L’écriture du roman semble épouser le rythme palpitant de la campagne haïtienne, les roulements de tambour des rites « petro » et « nago ». Le roman apparaît comme un ensemble qui revient en arrière, reprend plans, notes et scénarios dont la progression entraîne en permanence des remaniements.

Une écriture qui nous renvoie en écho le bruit des cascades, le roulis de la mer, l’amplitude des vagues. Elle sait aussi nous faire écouter de turbulents silences et, en petites touches impressionnistes, décrire les désirs brûlants des hommes et ceux à retardement, mais non moins solaires des femmes ou des filles devenues femmes au clair de lune, à l’ombre de buissons odoriférants.

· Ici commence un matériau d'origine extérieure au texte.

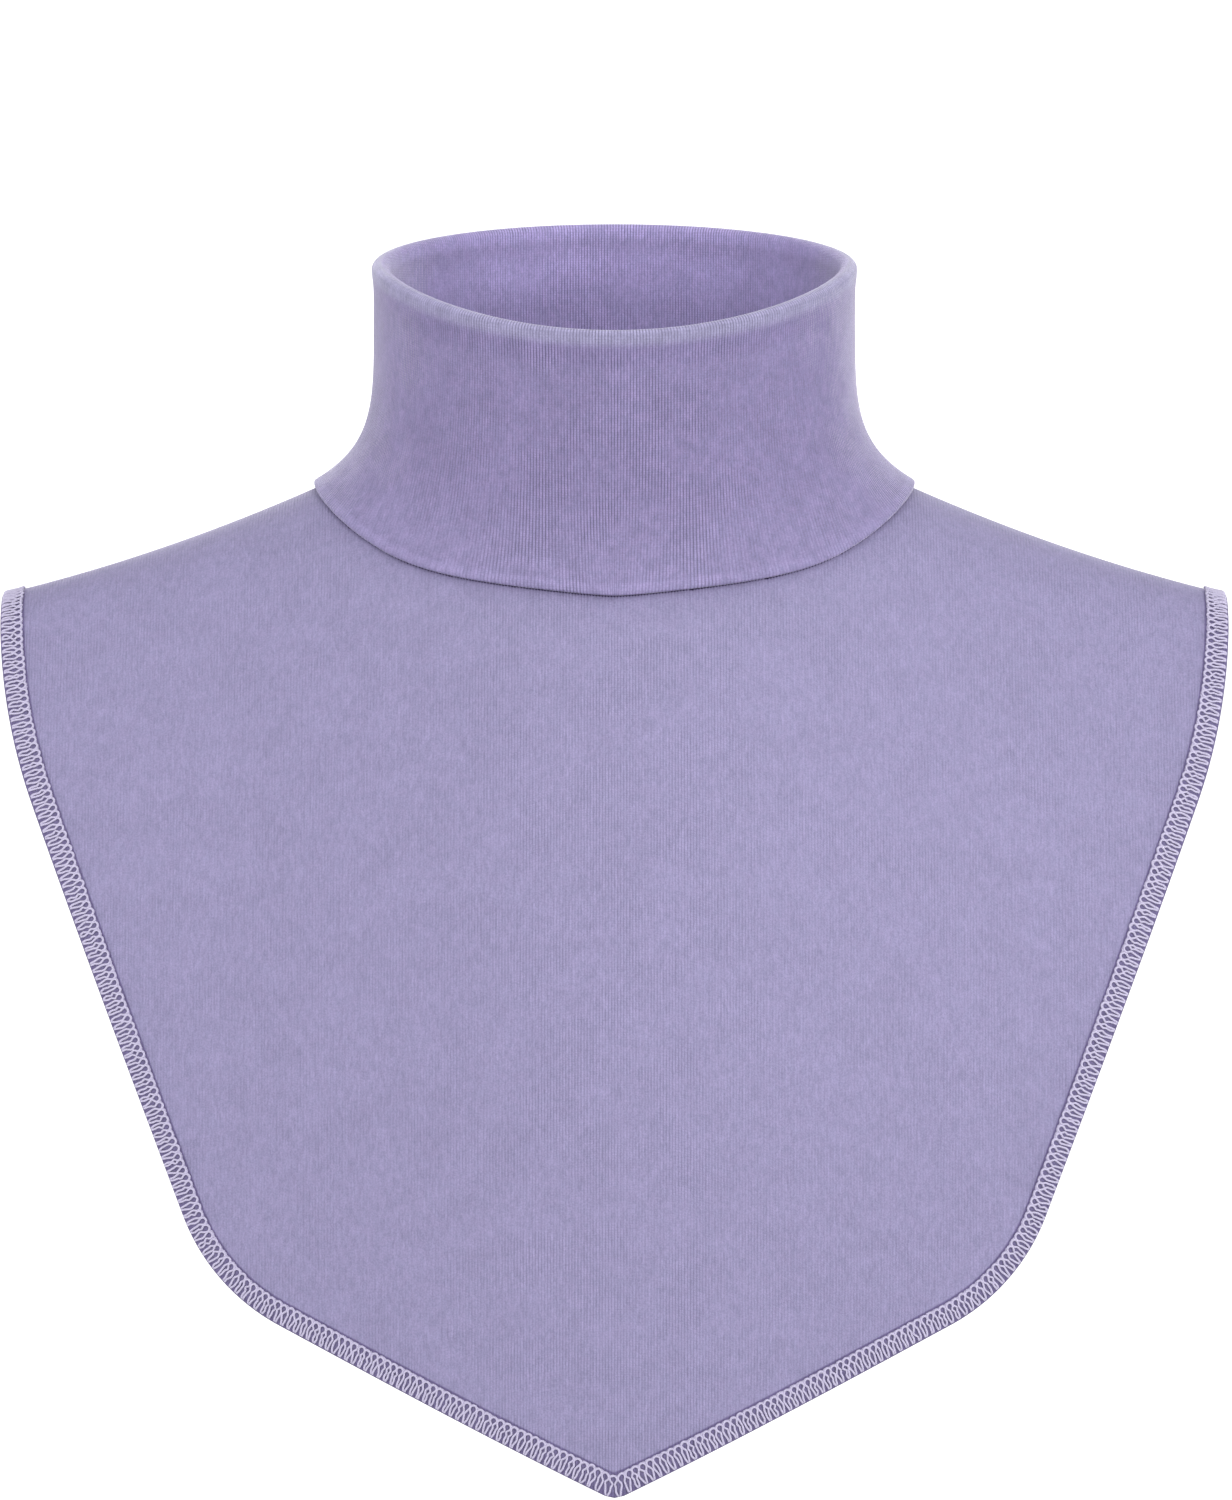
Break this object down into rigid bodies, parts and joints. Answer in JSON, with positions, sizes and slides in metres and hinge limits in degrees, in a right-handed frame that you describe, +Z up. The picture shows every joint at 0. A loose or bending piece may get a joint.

Il y aussi cette originalité du chœur paysan qui conte son histoire de cendre, de sueur et de sang. Mais aussi jette un regard placide sur les gens des villes en feignant l’innocence toute primitive que croit déceler le citadin du haut de sa « centralité urbaine ».

Une jubilation dans le récit qui fait se rencontrer tous les mythes du monde et célébrer une humanité riche et diverse dans son universalité. Le roman ne se déroule pas comme un long fleuve tranquille. Il faut se retrouver dans ce long générique de trois générations, comprendre les alliances et mésalliances, saisir les métamorphoses, accepter que la relation entre le puissant Tertulien Mesidor et Olmène Lafleur, un peu la belle et la bête, n’est pas si contre-nature. Et qu’ils viennent de la même contrée et que parfois les proximités géographiques gomment la lutte des classes.

La tentation « totalisante » du récit qui embrasse la description dans une fusion avec des personnages en mouvement ou en transes nous permet de suivre l’évolution d’un réel somme toute mouvant sous le regard écrasant du soleil tropical ou de la sérénité feinte de la mer.

Anse bleue est donc ce bout de terre adossée à la mer sur laquelle se déroule une histoire des mille et une vies, un prétexte pour une fresque littéraire qui deviendra un classique de la littérature caribéenne.